Clone the source code
Install the project locally:
python3 -m pip install -r requirements-dev.txt -e ".[dev]"
Make your changes
Create or update the manually written tests (
tests/test_*.py
)Regenerate the permutation tests by running
tests/create_permutation_tests.py
Test with
pytest
Please create or update tests whenever you make changes.
License
indifferent
is released under the MIT license.
Functions
Compare a base text against a revision to create a score and report |
- indifferent.compare(base: str, revision: str, base_name='', revision_name='', results='stats') dict | str | list [source]
Compare a base text against a revision to create a score and report
- Parameters:
base (str) – The base text.
revision (str) – The revision text.
base_name (str) – Optional, the name of the base text.

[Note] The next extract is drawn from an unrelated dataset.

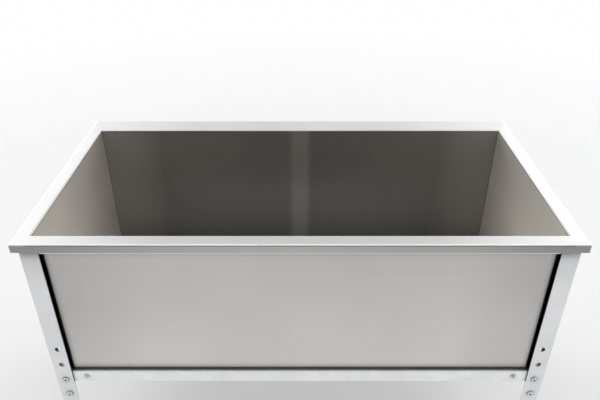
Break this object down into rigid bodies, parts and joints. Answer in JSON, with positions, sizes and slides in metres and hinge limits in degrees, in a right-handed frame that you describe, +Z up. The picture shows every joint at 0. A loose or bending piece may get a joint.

revision_name (str) – Optional, the name of the revision text.
results (str) –
Optional, alternate formats for results:
”stats”: Raw stats without formatting, default (dict) “formatted_stats”: Stats with descriptions (dict) “bbcode”: Formatted stats with bbcode decorations (dict) “table”: Formatted stats in a Rich table (str) “raw_table”: A Rich table object (table) “html”: A block of HTML and corresponding CSS (dict) “html_inline”: A block of HTML with inline styles (dict) “html_page”: A full page of HTMl with corresponding CSS (dict) “html_page_internal”: A full page of HTML with styles in the head (dict) “html_page_inline”: A full page of HTML with inline styles (dict) “raw”: The raw analysis of the match (list)
- Returns:
(dict | str | list)
- Raises:
ValueError – Not a valid format: results